I finally got a chance to spend some time at a couple local Apple Stores to handle an iPad. I don’t mean to be so Zen about it, but given all of the noise from the fan boys and haters, Reality is not either good or bad, Reality is just reality. Case in point, my first thought was that the iPad was much heavier than I first expected. The fan boys might look at that and say that this is because the iPad is so solidly constructed and mostly battery (to support the 10-hour run time!). The haters might say, it’s just too heavy. I have to say that it is difficult to hold it with one hand for any extended period. But then it isn’t any heavier than your basic hardcover book.

Next surprise I encountered during my maiden voyage to iPad-land was that when I pulled up my blog on the iPad all of the videos worked. Cool. Then when I went to my course blog none of the videos worked. Not cool. So YouTube works but Viddler doesn’t? A few weeks ago I checked out the HTML5 beta on YouTube but I don’t think that changed anything. I’m guessing that YouTube has the horsepower to detect that you are browsing on an iPad and transcode the feed so that it streams video that’s playable on the iPad (and iPhone). Viddler on the iPad I didn’t even get the broken media lego block. Fail. I might have to move my course videos back to YouTube. Ack. I was checking out Blip.tv because their pro-account offers an encoding option that’s iPhone-friendly. More research on this is is going to be needed. Archive.org?

Next item I checked out was Google Docs. Apple and iPad-hater, Molly Wood, complained that Google docs doesn’t work on the iPad . Anticipating needing to have access to my data on multiple macs and the future iPad I’d moved whatever I could to Google Docs months ago and anywhere I had Internet I could access student work on their blogs and record their grade on my google docs spreadsheet. I never had to wonder which device had the most current version of my spreadsheet, for example. So, when I pulled up Google Docs on the iPad, I noticed that there was a mobile/desktop option at the bottom, so I selected desktop and pulled up a spreadsheet. The spreadsheet was editable, but it treated each cell like a “saveable” zone, so that you needed to save each cell edit individually (and there wasn’t any “File menu > save and close” option that is in the normal computer version). So that worked, albeit, in a clunky fashion. Text documents, however, didn’t appear to be editable. Damn. This is a problem. I’m not sure if that’s a safari thing or an Apple thing or a Google thing. Damn. Why would they disable text editing? BTW, it’s the same using Google Docs on the iPhone. Ack. May have to switch to using something like Evernote (assuming that note editing is permitted there). Plan B time.

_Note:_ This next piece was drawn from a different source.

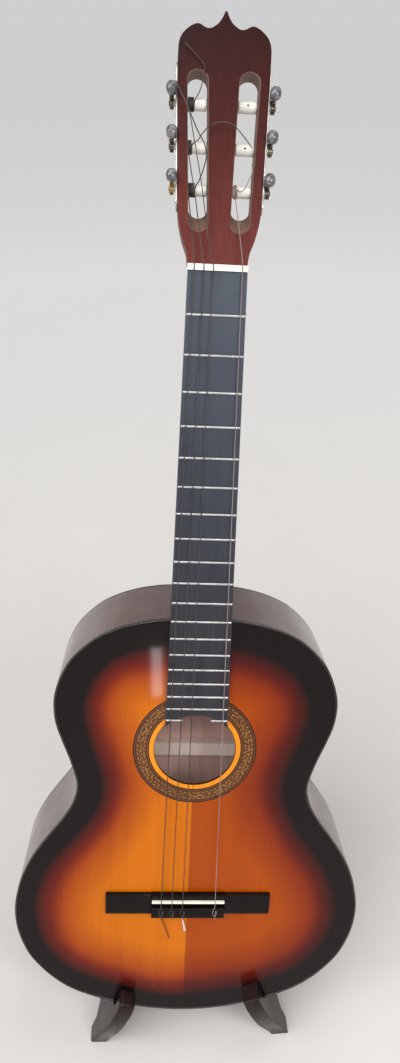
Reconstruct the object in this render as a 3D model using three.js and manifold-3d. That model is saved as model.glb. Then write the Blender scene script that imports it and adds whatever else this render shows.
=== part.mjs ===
// Classical guitar with a slotted headstock, resting on a folding wooden A-frame stand.
// Millimetres, +Z up, the soundboard faces -Y. The origin is on the floor, under the middle
// of everything. While the object is put together, Y is counted from the lowest front edge of
// the guitar; the last lines move it all forward to the origin.
//
// Inside the guitar group X runs across the soundboard, Y runs from the soundboard into
// the body and Z runs up towards the head; the nut is at Z = 0 and the bridge is below it.

import * as THREE from 'three';
import { mergeVertices } from 'three/addons/utils/BufferGeometryUtils.js';
import Module from 'manifold-3d';

const wasm = await Module();
wasm.setup();

// ---------------------------------------------------------------- driving dimensions

const GAP = 0.3;
const DEG = Math.PI / 180;

const SCALE_LENGTH = 650;
const FRET_COUNT = 19;
const BODY_TOP = 325;
const BODY_END = 814;
const BODY_DEPTH = 96;
const TOP_THICKNESS = 2.8;
const BACK_THICKNESS = 2.8;
const RIB_THICKNESS = 2.2;
const BINDING_WIDTH = 2.2;

const HOLE_CENTRE = 470.5;
const HOLE_RADIUS = 42.2;
const ROSETTE_INNER = 47.5;
const ROSETTE_OUTER = 64;

const NUT_HALF_WIDTH = 25.75;
const TWELFTH_HALF_WIDTH = 30.1;
const BOARD_TOP = -6.6;
const FRET_TOP = -7.9;

const HEAD_START = 5.8;
const HEAD_TILT = 10.5 * DEG;
const HEAD_THICKNESS = 19;
const HEAD_SIDE_SLOPE = 0.0272;
const ROLLER_STATIONS = [63, 98, 133];
const ROLLER_DEPTH = 10;
const ROLLER_RADIUS = 5;
const GEAR_RADIUS = 4.7;
const WORM_RADIUS = 2.3;
const WORM_OFFSET = GEAR_RADIUS + WORM_RADIUS + 0.4;
const WORM_SIDE = 5.4;

const LEAN = 16.84 * DEG;
const ROLL = 3.2 * DEG;
const TAIL_X = -7.8;
const TAIL_HEIGHT = 62;

const MIDDLE_SHIFT_X = 0.03;
const MIDDLE_SHIFT_Y = -166.16;

const HINGE_HEIGHT = 240;
const BOARD_ANGLE = 22.2 * DEG;
const BOARD_THICKNESS = 18.5;
const HINGE_FRONT = 159;
const HINGE_LENGTH = 70;

// ---------------------------------------------------------------- colours

function paint(colour, roughness, metalness = 0) {
  return new THREE.MeshStandardMaterial({ color: colour, roughness, metalness });
}

const TOP_WOOD = paint(0xc06a18, 0.25);
const BODY_WOOD = paint(0x4a1f18, 0.22);
const INNER_WOOD = paint(0xb08a68, 0.8);
const NECK_WOOD = paint(0x6b302c, 0.38);
const BLACK_WOOD = paint(0x26242b, 0.45);
const BINDING = paint(0x191213, 0.3);
const MOSAIC = paint(0x7a4a22, 0.35);
const IVORY = paint(0xe9e2cf, 0.4);
const NICKEL = paint(0xb9b6ae, 0.28, 1);
const PEARL = paint(0xb4b2b4, 0.3);
const STRING = paint(0x8c8680, 0.35, 0.6);
const STAND_WOOD = paint(0x4a2b26, 0.4);
const BRASS = paint(0xa98a4a, 0.35, 1);

// ---------------------------------------------------------------- small helpers

function solidOf(geometry) {
  const source = geometry.clone();
  for (const name of Object.keys(source.attributes)) {
    if (name !== 'position') {
      source.deleteAttribute(name);
    }
  }
  const merged = mergeVertices(source, 1e-4);
  return new wasm.Manifold(new wasm.Mesh({
    numProp: 3,
    vertProperties: new Float32Array(merged.attributes.position.array),
    triVerts: new Uint32Array(merged.index.array),
  }));
}

function geometryOf(solid) {
  const mesh = solid.getMesh();
  const geometry = new THREE.BufferGeometry();
  geometry.setAttribute('position', new THREE.BufferAttribute(new Float32Array(mesh.vertProperties), 3));
  geometry.setIndex(new THREE.BufferAttribute(new Uint32Array(mesh.triVerts), 1));
  geometry.computeVertexNormals();
  return geometry;
}

function joined(geometries) {
  const solids = geometries.map(solidOf);
  return geometryOf(solids.reduce((sum, next) => sum.add(next)));
}

function cut(geometry, tools) {
  let solid = solidOf(geometry);
  for (const tool of tools) {
    solid = solid.subtract(solidOf(tool));
  }
  return geometryOf(solid);
}

function place(parent, name, geometry, material) {
  const mesh = new THREE.Mesh(geometry, material);
  mesh.name = name;
  parent.add(mesh);
  return mesh;
}

function box(x0, x1, y0, y1, z0, z1) {
  const geometry = new THREE.BoxGeometry(x1 - x0, y1 - y0, z1 - z0);
  return geometry.translate((x0 + x1) / 2, (y0 + y1) / 2, (z0 + z1) / 2);
}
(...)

On a recent MacBreak Weekly, John Gruber nailed it, saying that Apple needs to give more thought to workflow when it comes to working with documents that you want to work on without having to move the document/data from device to device. I have MobileMe’s iDisk, a Pogoplug connected to the 1.5TB drive and Google Docs and I always use Google Docs as much as possible. I use Google Docs because I’m not downloading or uploading anything, but working on the data directly from the cloud as if it were local, and it’s accessible from any Internet connected device. Many moons ago I tried using iDisk but just copying files back and forth was buggy and slow to the point where I’ve never copied/backed up my work folders to the iDisk. I also tried to use data stored on a Pogoplug like it was a local device, but then the performance of my brand new 27″ iMac slowed down to a crawl because any system call meant to browse the connected drives would include the pogoplug drive and I started getting the spinning-beach-ball-of-death, so that didn’t seem like much of a solution. I wouldn’t really mind copying the data off Internet-connected storage if there was an intelligent way to make sure that i was working with the most recent version, but I haven’t found a mac utility that really does document synchronization, comparing two directories and making sure that both directories have the most recent version of all files in the directory (that seemed to a very basic function when I was working in Windows/DOS). Anyway, having usable storage in the cloud would work. According to Gruber, the iPad versions of Pages, Keynote and Numbers use iTunes to copy documents back and forth from the home computer to the iPad, giving us a 2010 version of sneaker-net where copies are being made all over the place instead of having one copy in the cloud that all devices and editors can access and edit (a la Google Docs). I guess that must point out the difference of coming at this problem from the approach of a network-focused engineer versus someone just focused on having some access to their pretty document. Ugh. Much more study required on this item.